The Learning Network is therefore simple, accessible and hands-on. All the course materials are designed around practical exercises, focused on developing teachers' ICT skills and in particular, their understanding of how ICT can be used to improve subject teaching and pupil learning. It highlights when and when not to use ICT to support learning. Any teacher joining the Learning Network programme receives support on three levels:
- technical support with any hardware and software difficulties
- administrative support in terms of delivery
- professional support with trained mentors and discussion groups. The availability of fully qualified professional mentors on-line is a key element. The whole package isdesigned both to teach and build confidence.
Making the best use of ICT within the classroom
ICT is an invaluable resource for supporting and enhancing teaching and learning. It helps students work together and develop their problem solving, independent learning and research skills. It can be useful in all areas of the curriculum and can be a tremendous motivator for both students and teachers. Professional development and training are key motivating factors, identified in many motivational theories. ICT is more than just another, teaching tool. It has the potential to dramatically change the ways students learn and raise their standards of achievement.

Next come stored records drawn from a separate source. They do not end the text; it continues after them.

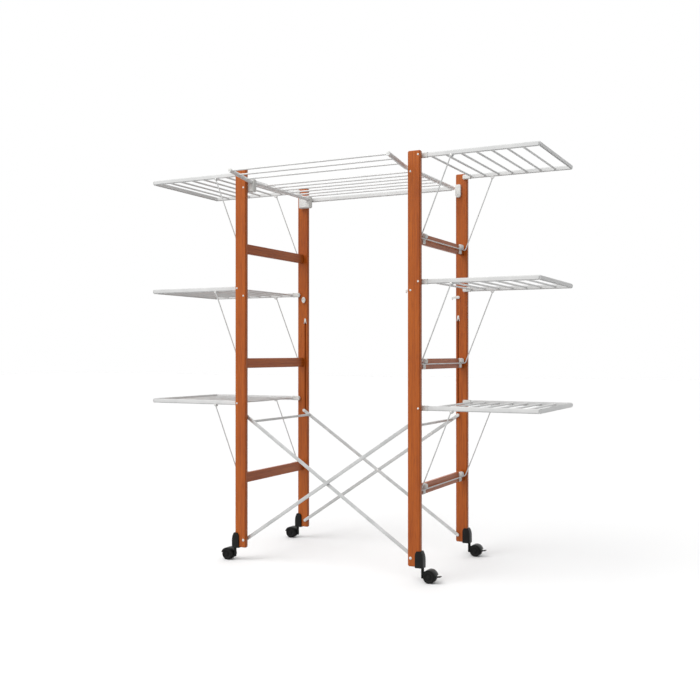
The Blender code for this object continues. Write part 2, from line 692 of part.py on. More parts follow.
def build_latches():
    for end_name, end in ENDS.items():
        place(f"latch_hook_{end_name}", hook_mesh(end), white_plastic,
              (SCISSOR_X, 0, POST_BOTTOM + LATCH_LEVEL))
        place(f"latch_knob_{end_name}", knob_mesh(end), white_plastic,
              (-SCISSOR_X - KNOB_OUT, 0, POST_BOTTOM + KNOB_LEVEL))


clear_scene()
rack_frame = bpy.data.objects.new("rack_frame", None)
rack_frame.location = (0, RACK_Y, 0)
bpy.context.scene.collection.objects.link(rack_frame)

wood = make_material("cherry_lacquer", (0.376, 0.102, 0.018), 0.42)
white_paint = make_material("white_paint", (0.82, 0.82, 0.80), 0.35)
steel = make_material("pale_steel", (0.62, 0.63, 0.62), 0.35, 0.6)
white_plastic = make_material("white_plastic", (0.80, 0.80, 0.78), 0.45)
black_plastic = make_material("black_plastic", (0.012, 0.013, 0.012), 0.40)
black_rubber = make_material("black_rubber", (0.015, 0.015, 0.015), 0.70)

build_posts()
build_rungs()
build_wings()
build_shelf()
build_scissor()
build_casters()
build_latches()
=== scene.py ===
# %% [markdown]
# # A folding clothes drying rack
#
# The rack is two wooden ladders on casters. Six white wire wings fold down from them, a shelf of
# rods joins them at the top, and a scissor of steel arms lets the two ladders close together.
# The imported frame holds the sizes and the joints. This lesson gives it its finished surfaces.
#
# Finished pieces take their places from the frame's own boxes and joints. Only small details,
# such as the rounding of an edge or the head of a screw, have sizes of their own here.

# %% Load the frame
import json
import math

import bmesh
import bpy
from mathutils import Matrix, Vector


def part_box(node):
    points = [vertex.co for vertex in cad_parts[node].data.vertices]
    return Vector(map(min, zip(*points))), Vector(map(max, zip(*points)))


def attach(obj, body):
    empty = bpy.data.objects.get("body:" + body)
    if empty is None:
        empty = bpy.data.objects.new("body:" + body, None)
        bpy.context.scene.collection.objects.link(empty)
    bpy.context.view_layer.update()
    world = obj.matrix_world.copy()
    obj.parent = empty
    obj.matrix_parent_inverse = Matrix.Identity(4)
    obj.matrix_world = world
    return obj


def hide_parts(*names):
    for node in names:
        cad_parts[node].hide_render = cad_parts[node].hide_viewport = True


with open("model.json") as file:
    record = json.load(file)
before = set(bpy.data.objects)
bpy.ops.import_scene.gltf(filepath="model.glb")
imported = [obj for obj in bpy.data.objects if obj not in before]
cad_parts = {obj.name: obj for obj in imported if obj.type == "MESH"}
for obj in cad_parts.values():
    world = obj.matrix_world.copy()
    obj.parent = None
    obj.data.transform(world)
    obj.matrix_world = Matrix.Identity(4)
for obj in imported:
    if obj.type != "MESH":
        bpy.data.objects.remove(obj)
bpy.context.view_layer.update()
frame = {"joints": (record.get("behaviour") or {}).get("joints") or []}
joint_at = {joint["name"]: Vector(joint.get("pos_m", (0, 0, 0))) for joint in frame["joints"]}

# %% [markdown]
# ## The camera
#
# Tall furniture looks right from chest height with the camera level, so that the posts stay
# upright in the view. The camera comes first, because each later piece is judged through it. It
# stands in front and to the right of the rack, and turns 27 degrees to the left.

# %% Camera
CAMERA_PLACE = (1.8503, -3.6124, 0.9034)
CAMERA_TURN = math.radians(26.906)
CAMERA_LIFT = math.radians(0.21)
CAMERA_LENS = 47.79

lens = bpy.data.cameras.new("camera")
lens.lens = CAMERA_LENS
lens.sensor_width = 36
camera = bpy.data.objects.new("camera", lens)
camera.location = CAMERA_PLACE
camera.rotation_euler = (math.pi / 2 + CAMERA_LIFT, 0, CAMERA_TURN)
bpy.context.scene.collection.objects.link(camera)
bpy.context.scene.camera = camera
print("camera at", CAMERA_PLACE, "lens", CAMERA_LENS, "mm")

# %% [markdown]
# ## Sizes read from the frame
#
# The frame's boxes give every size that the finished pieces share. A left piece is the right one
# turned half round, so most pieces are made once, about their own joint, and placed by a loop.

# %% Sizes
SIDES = {"left": -1, "right": 1}
ENDS = {"front": -1, "rear": 1}
LEVELS = (1, 2, 3)

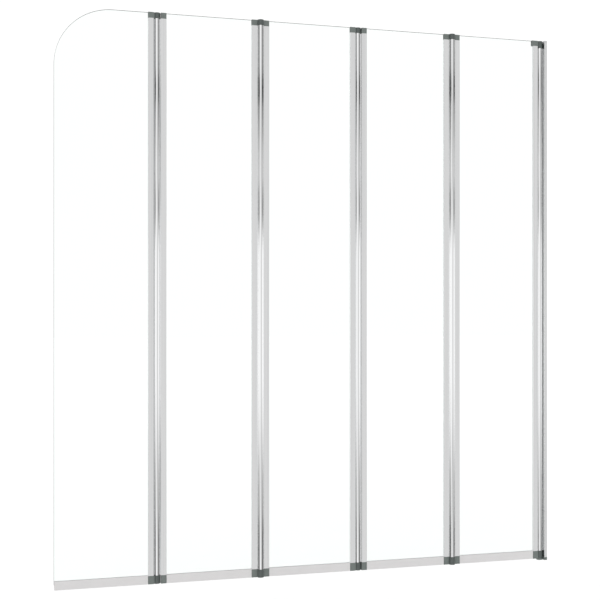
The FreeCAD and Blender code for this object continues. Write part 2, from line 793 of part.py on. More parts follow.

If it is to be productive and succeed in the 21st Century, it is essential that the British educational system produces highly skilled, ICT literate students to provide its future workforce. This needs teachers with the knowledge and expertise of the cutting edge of new technology. In such a highly competitive market, with many organisations keen to offer this training and support, Capita must ensure that it has the best product at the most competitive price. It is these market forces which will ensure that the private sector will make available the best possible end product and support to the public sector. Under these circumstances the private sector disciplines and expertise will contribute effectively to the modernisation of the public sector.